In this blog post, I'd like to share a few of the questions I've received from artists I've worked with through my writing and consulting sessions. Learn more about artist biographies, resumes, and pitching to galleries below!
I have a question about the artist biography, as a concept. The approach seems to differ among artists; some have a matter-of-fact history of education and artistic development, while others treat the bio as a statement but in the 3rd person.
This is my opinion based on my years as a curator, writer, and gallerist. Honestly, it's boring from my end to have the same information in the bio as well as the statement. When I've discovered and want to learn about a new artist, I want to do exactly that - learn something new. Not be told the same thing over again. I also feel it's a missed opportunity on the part of the artist, especially when it comes to making connections with writers, curators, etc. This is a chance for them to get to know you more. Why wouldn't you take the chance to tell them something else, something different about you? I'd prefer the bio to be short if an artist is early in their career (a few sentences) rather than for it to be padded with extra fluff (i.e. the same info about their work that they've already shared in the statement).
I have found success selling my art online for almost a decade. I typically come out with 4 to 5 collections a year with each series including 10-15 original paintings. I utilize both my mailing list of over 1,000 collectors and Instagram account announce my work to prospective clients. Selling exclusively through my own website's shop has worked wonderfully for me up until recently. Now, with Instagram’s reach declining, I find myself interested in working with galleries for the first time.
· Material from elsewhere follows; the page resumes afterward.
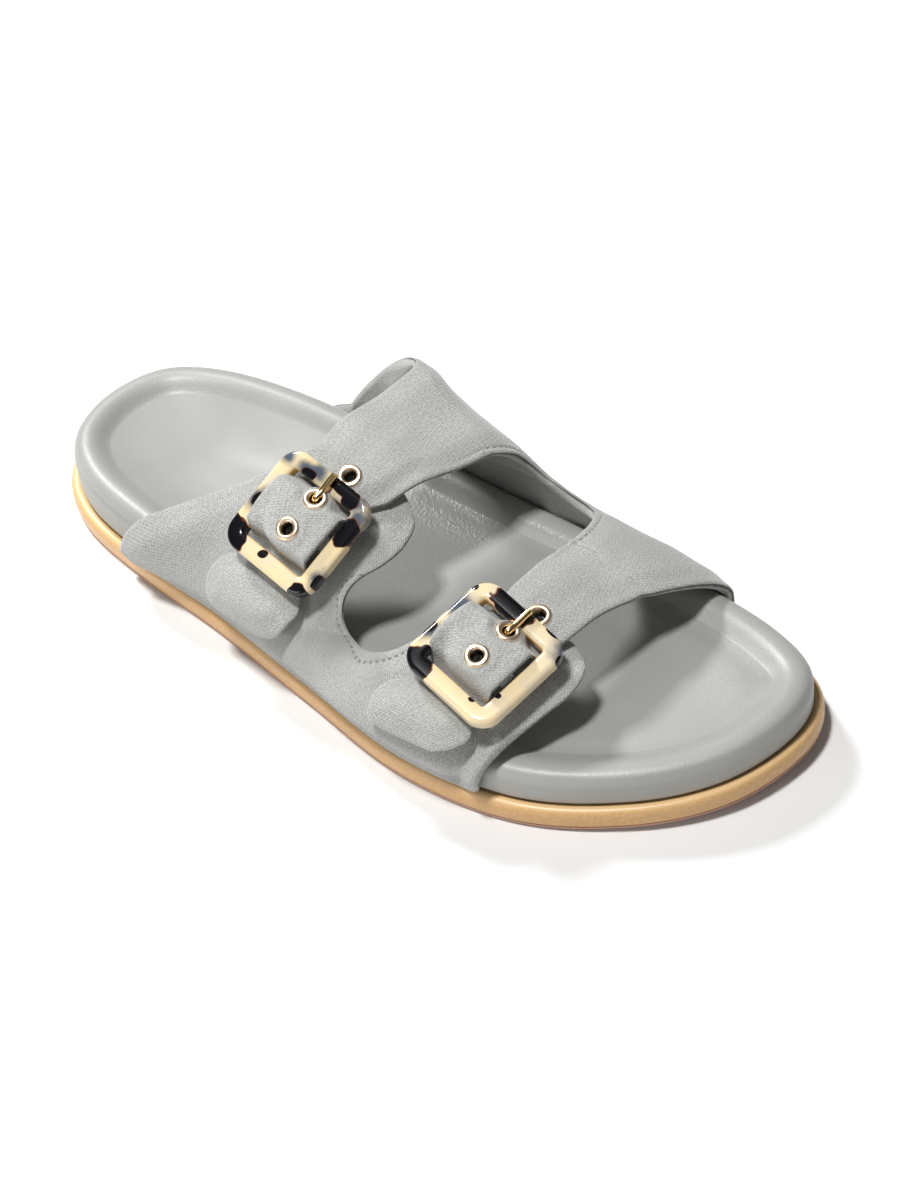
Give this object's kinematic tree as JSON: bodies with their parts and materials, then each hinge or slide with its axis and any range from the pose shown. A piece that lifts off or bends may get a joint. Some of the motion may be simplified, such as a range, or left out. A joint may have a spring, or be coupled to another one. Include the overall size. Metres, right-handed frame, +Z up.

My issue is this…when it comes to writing my artist CV, how do I convey years of success selling my work as a professional artist with only limited experience of working with galleries?
I understand your frustrations! I've actually written a blog post that covers many of these concerns for All She Makes here is the link to the post on their website: https://www.allshemakes.org/blog/1-5d935
To make a few points from the article specific to you:
1. Remember that a CV/resume is just one part of your submission to a gallery and certainly not the main focus. The priority is always the quality of the work and how it fits within their program. Pricing and where you are in your career are also considerations but are secondary. With that in mind, your images and website should be your primary concerns and while having a professionally written resume is key, I wouldn't necessarily over-stress about what is or isn't on it.
2. If you have any exhibitions with galleries, even if it is only a few of them, list those first. Just make sure to format them accordingly. Here's an easy artist resume template
if you need help.
3. Then, I'd list your online releases as if they were online exhibitions. Try to format them in a similar manner to the in-person exhibitions.
4. If you're still feeling unsure about how your resume will be perceived or worry it will affect their review in a negative way, be transparent and address it directly in the email when you contact them with your submission materials. I think exactly what you said to me in your initial email explains your situation in a clear, concise manner! I wouldn't be turned off by it as a gallerist.
This part is what I mean: I have found success selling my art online for almost a decade. I typically release four to five collections a year with each series including 10-15 original paintings. I utilize both my mailing list of over 1,000 collectors and Instagram account to announce my work to prospective clients.
The only thing that you could add to make this even more enticing to a gallery is sales data. Do you often sell out or nearly sell out? Even if that was in years past, this is still worth noting that you basically come with a built-in audience of potential buyers (even though the point is that they will introduce you to new ones!).
5. Lastly, I urge you to consider this...is a gallery that would judge you on not having shown with galleries previously or for having a resume that doesn't have 'traditional' accomplishments or accolades truly worth working with? The gallery relationship has to work both ways and should be a mutually beneficial one. These partnerships work best when built on trust and respect on both sides. Not all galleries are created equal, but I promise there are many good ones out there that wouldn't think twice about working with you based on your background and talent.
I created a template to email to galleries that I'm interested in potentially working with. Ideally, I would include a line at the beginning about how I've visited the gallery or viewed their recent show, but if I haven't had a chance to do either - for example, if the gallery is located in another state - what would you recommend?
When reaching out to a gallery you've never met, sincere compliments are always a nice way to ease into a conversation. I've also heard of an artist collecting a piece from the gallery (even something small) so that they learn your name. This has actually happened with me. To be clear, I still would have worked with them even if they hadn't bought something - but showing support in any form is a nice gesture that will be appreciated. For example, you can sign up for their mailing list (+ responding once to a newsletter) and follow online (+ leaving a few friendly comments!), which also does the trick of getting them to learn your name without having to spend any $.
But for me personally, I like to see research. Can you find a press feature that they did and comment on one of their responses you resonated with or say something about a show they curated a while ago? The other thing to keep in mind is timeliness. Did they just open a landscape or abstract show? Then you can say, I'd love to be considered when you plan the next one! Did they post about having a successful year? Then you can say how you respect how they run their business and would welcome the opportunity to work with them in the future.
Have they mentioned that they will be showing at a fair in your area soon? Wish them success, say that you're local, and ask for a pass so you can attend (and introduce yourself). Try and use whatever they are talking about now to hook them.